W ten sposób dostosowuje się do wrogiej ideologii zamiast ją zwalczać, bo jedna prędkość oznacza unijny dyktat ideologiczny, biurokratyczny, prawny i finansowy.
W praktyce marksizm na podłożu bizantynizmu. To nie jest ani interes Polski, ani Europy przykładać do tego rękę. Nie jest potrzebna jedna prędkość w wydawaniu unijnego budżetu wg unijnych regulacji, tylko deregulacja, desowietyzacja unii, i obcięcie budżetu o dwa rzędy wielkości. Pogląd, że można sprawiedliwie dzielić koryto z czerwonymi świniami jest szkodliwym mirażem. |
|
|
mjk1 Szanowny Obserwatorze_3. Dzięki postępowi i rozwojowi kraj się rozwija. Czym szybszy rozwój i postęp, tym lepsze warunki społeczno ekonomiczne i wyższy poziom życia. Brak rozwoju i postępu skutkuje niższym poziomem życia i gorszymi perspektywami na przyszłość. Wydaje mi się, że na tle krajów, które chcą postępu i rozwoju, wypadamy niestety dość nędznie. Nie wiem czy zauważyłeś, ale uchodźcy nie tylko nie chcą tu przyjeżdżać, ale nawet ci, którzy już tu dotarli – uciekają. Rodacy też jakoś nie kwapią się do powrotu. Dalej więc pozostaje aktualne pytanie: czym mamy ująć i zauroczyć kogokolwiek i co takiego atrakcyjnego mamy do zaoferowania?
|
|
|
Obserwator Odpowiedź na pytania "co złego jest w tym, że jakiś kraj chce iść do przodu i się rozwijać i jednocześnie, co wspaniałego i szlachetnego w tym, że ktoś jest hamulcowym i tego postępu nie chce" zależy od definicji pojęć "iść do przodu", "rozwijać się" oraz oczywiście "postęp".
Napisz co rozumiesz pod tymi pojęciami, to będzie można coś sensownego odpowiedzieć, a już szczególnie warto żebyś zarazem określił, jak postrzegasz relacje pomiędzy rozwiązaniami opartymi na takim rozumieniu tych pojęć a ich wpływem na tę naszą, jak to piszesz "wszechobecną nędzę intelektualną i gospodarczą"... |
|
|
mjk1 „Jeżeli w gronie 27 państw postęp ze względu na Orbana, Kaczyńskiego i kilku innych nie jest możliwy, to te kraje, które chcą i mogą, muszą pójść do przodu.

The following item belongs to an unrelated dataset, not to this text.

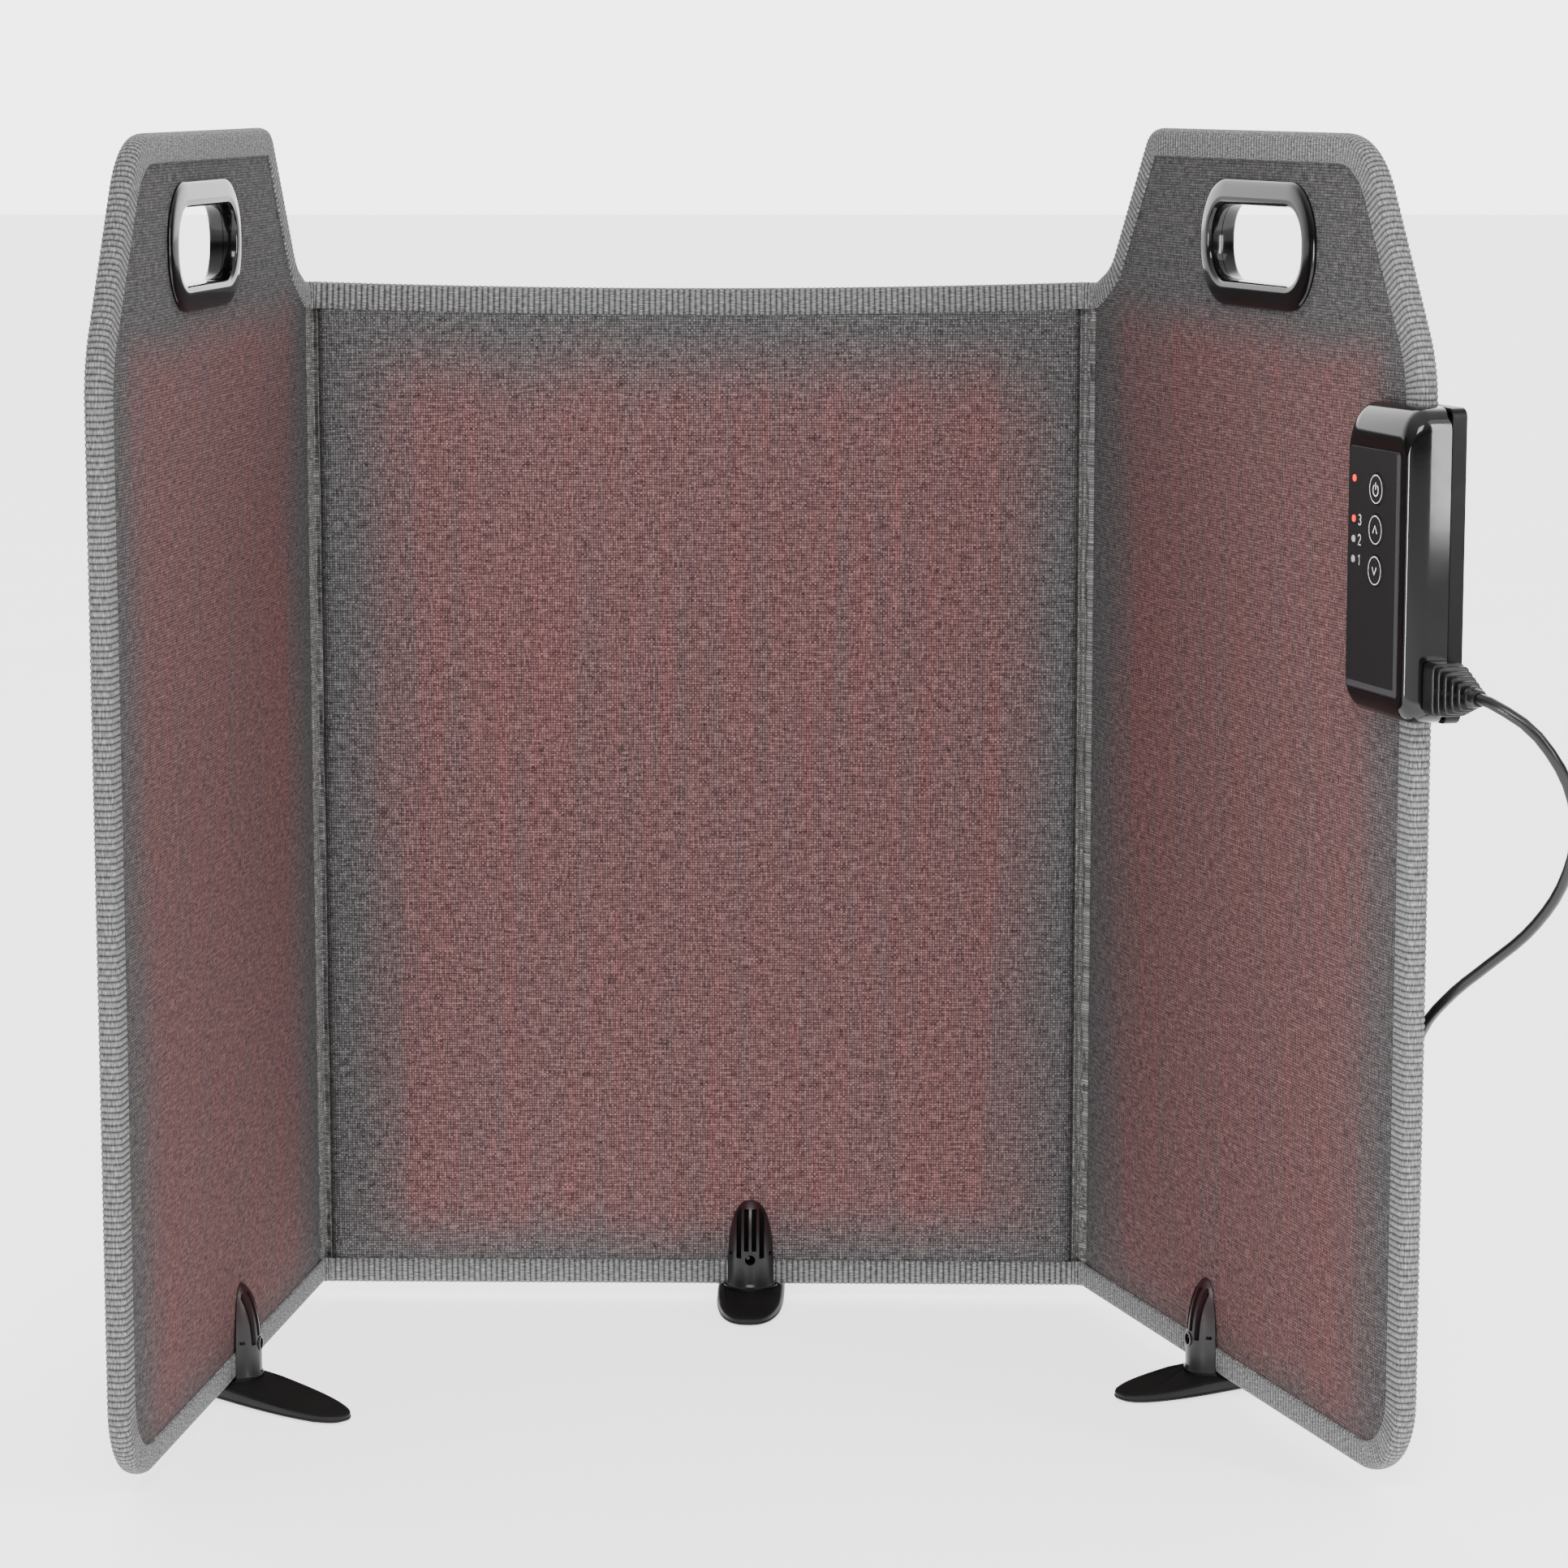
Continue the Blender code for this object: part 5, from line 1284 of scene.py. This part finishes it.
def relief_sections():
    """Rings along the moulding: a smooth root, stepped ribs and a round neck."""
    places = [(0.0, 0.0, 0.0007), (0.0008, 0.0, 0.0), (0.0088, 0.0, 0.0), (0.0095, 0.0, 0.0005)]
    pitch = (RELIEF_LONG - 0.0095 - 0.0040) / 5.0
    for rib in range(5):
        low, share = 0.0095 + pitch * rib, (rib + 0.5) / 5.0
        places += [(low + pitch * 0.05, share, 0.0022), (low + pitch * 0.44, share, 0.0022),
                   (low + pitch * 0.47, share, 0.0003), (low + pitch * 0.54, share, 0.0),
                   (low + pitch * 0.92, share, 0.0), (low + pitch, share, 0.0003)]
    places += [(0.0336, 1.0, 0.0), (0.0360, 1.0, 0.0001), (RELIEF_LONG, 1.0, 0.0006)]
    for along, share, groove in places:
        tall = 0.0110 + (0.0039 - 0.0110) * share - groove
        deep = 0.0075 + (0.0039 - 0.0075) * share - groove
        power = 2.0 / (7.0 - 5.0 * share)
        ring = []
        for index in range(64):
            angle = 2.0 * math.pi * (index + 0.5) / 64.0
            out, up = squircle(angle, power)
            ring.append((-RELIEF_START - along, RELIEF_AXIS + out * deep,
                         RELIEF_HEIGHT + up * tall))
        yield ring


web = []
for along, deep in ((0.0060, 0.0071), (0.0340, 0.0039)):
    web.append([(-RELIEF_START - along, RELIEF_AXIS + y * deep, RELIEF_HEIGHT + z * 0.0008)
                for y, z in ((-1.0, -1.0), (1.0, -1.0), (1.0, 1.0), (-1.0, 1.0))])
shape = carved(lofted(list(relief_sections())), [("UNION", lofted(web))])
relief = place("ribbed_strain_relief", shape, relief_vinyl, "wing_right", FRAMES["right"], 35.0)
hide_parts("strain_relief")
print(relief.name, len(relief.data.polygons))

# %% [markdown]
# ## Plug
# A small two-blade plug lies at the end of the coil. Its body is one soft loft that widens
# from the cord to a square face, and the blades are the CAD model's own.

# %% Plug
PLUG_HALF, PLUG_TALL, PLUG_LONG = 0.0115, 0.0085, 0.034
entry = coil[-1] + SHIFT
plug_shares = ((0.0, 0.40), (0.05, 0.42), (0.28, 0.60), (0.42, 0.80), (0.52, 0.94), (0.62, 1.0),
               (0.95, 1.0), (1.0, 0.965))
sections = []
for along, width in plug_shares:
    half, tall = PLUG_HALF * width, PLUG_TALL * (0.4 + 0.6 * width)
    middle = 0.0003 + PLUG_TALL
    corner = 0.0035 * width
    corners = oblong(entry.x - half, entry.x + half, middle - tall, middle + tall, corner)
    sections.append([(p.x, entry.y + 0.0003 + PLUG_LONG * along, p.y)
                     for p in rounded(corners, 8)])
plug = place("plug_moulding", lofted(sections), pvc, "wing_right", None, 45.0)
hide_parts("plug_body")

# %% [markdown]
# ## Floor and light
# The object stands on a plain white acrylic sweep that is lit from below, as for a catalogue
# picture. The light under it fades out in front and at the sides. The surround is brightest
# behind the object and dark on the camera's side, so that black plastic stays black, and one
# big softbox above the camera lights the centre panel. Two upright strip lamps stand out of
# the picture, and draw the long thin highlights down the controller and along the cord.

# %% Floor and light
shape = bmesh.new()
bmesh.ops.create_grid(shape, x_segments=1, y_segments=1, size=20.0)
FLOOR_GLOW = 1.7
paper, tree, shader = surface("lit_white_acrylic_sweep", Roughness=0.9,
                              Emission_Color=(1.0, 1.0, 1.0, 1.0))
here = add(tree, "TexCoord").outputs["Object"]
tree.links.new(ramp(tree, clouds(tree, here, 3.0), (0.3, "#e9e9e9"), (0.7, "#eeeeee")),
               shader.inputs["Base Color"])
apart = parted(tree, here)
aside = maths(tree, "ADD", maths(tree, "ABSOLUTE", apart["X"]),
              maths(tree, "MULTIPLY", apart["Y"], -0.3))
across = remap(tree, aside, (1.0, 1.7), (1.0, 0.0), interpolation_type="SMOOTHSTEP")
onward = remap(tree, apart["Y"], (-1.4, -0.8), interpolation_type="SMOOTHSTEP")
lit = maths(tree, "MULTIPLY", maths(tree, "MULTIPLY", across, onward), FLOOR_GLOW)
tree.links.new(lit, shader.inputs["Emission Strength"])
floor = place("studio_floor", shape, paper, None)
world = bpy.data.worlds.new("soft_surround")
bpy.context.scene.world = world
world.use_nodes = True
sky = world.node_tree
apart = parted(sky, add(sky, "TexCoord").outputs["Generated"])
behind = remap(sky, apart["Y"], (0.35, 0.9), (0.16, 4.4), interpolation_type="SMOOTHSTEP")
above = remap(sky, apart["Z"], (0.05, 0.95), (0.0, 1.4), interpolation_type="SMOOTHSTEP")
sky.links.new(maths(sky, "ADD", behind, above), sky.nodes["Background"].inputs["Strength"])
sky.nodes["Background"].inputs["Color"].default_value = (1.0, 1.0, 1.0, 1.0)


def soft_lamp(name, at, target, wide, tall, watts, fan=180.0):
    """A rectangular area lamp that looks at a point; a grid narrows how far it fans out."""
    lamp = bpy.data.lights.new(name, "AREA")
    lamp.shape = "RECTANGLE"
    lamp.size, lamp.size_y = wide, tall
    lamp.energy = watts
    lamp.spread = math.radians(fan)
    made = linked(name, lamp)
    made.location = at
    made.rotation_euler = (Vector(target) - Vector(at)).to_track_quat("-Z", "Y").to_euler()


soft_lamp("front_box", (-0.2, -2.8, 2.3), (0.0, 0.0, 0.3), 1.6, 1.0, 84.0)
soft_lamp("key_right", (1.5, -1.2, 1.9), (-0.2, 0.0, 0.4), 0.8, 0.8, 5.0)
soft_lamp("strip_right", (1.03, -0.88, 0.72), (0.29, -0.20, 0.45), 0.13, 0.80, 8.0)
soft_lamp("strip_left", (-0.75, -1.20, 0.27), (0.28, -0.20, 0.39), 0.16, 0.80, 0.6, 24.0)
print("lights ready")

Wtedy powstanie Europa dwóch prędkości, uważam to za nieodzowne i pilne - twierdzi Fischer”.
Szanowna Pani. Proszę wyjaśnić, co złego jest w tym, że jakiś kraj chce iść do przodu i się rozwijać i jednocześnie, co wspaniałego i szlachetnego w tym, że ktoś jest hamulcowym i tego postępu nie chce? Generalnie, dlaczego nie chcemy dołączyć do krajów pierwszej prędkości? Co takiego pociągającego jest w tej naszej wszechobecnej nędzy intelektualnej i gospodarczej, i kogo mamy tym ująć i zauroczyć?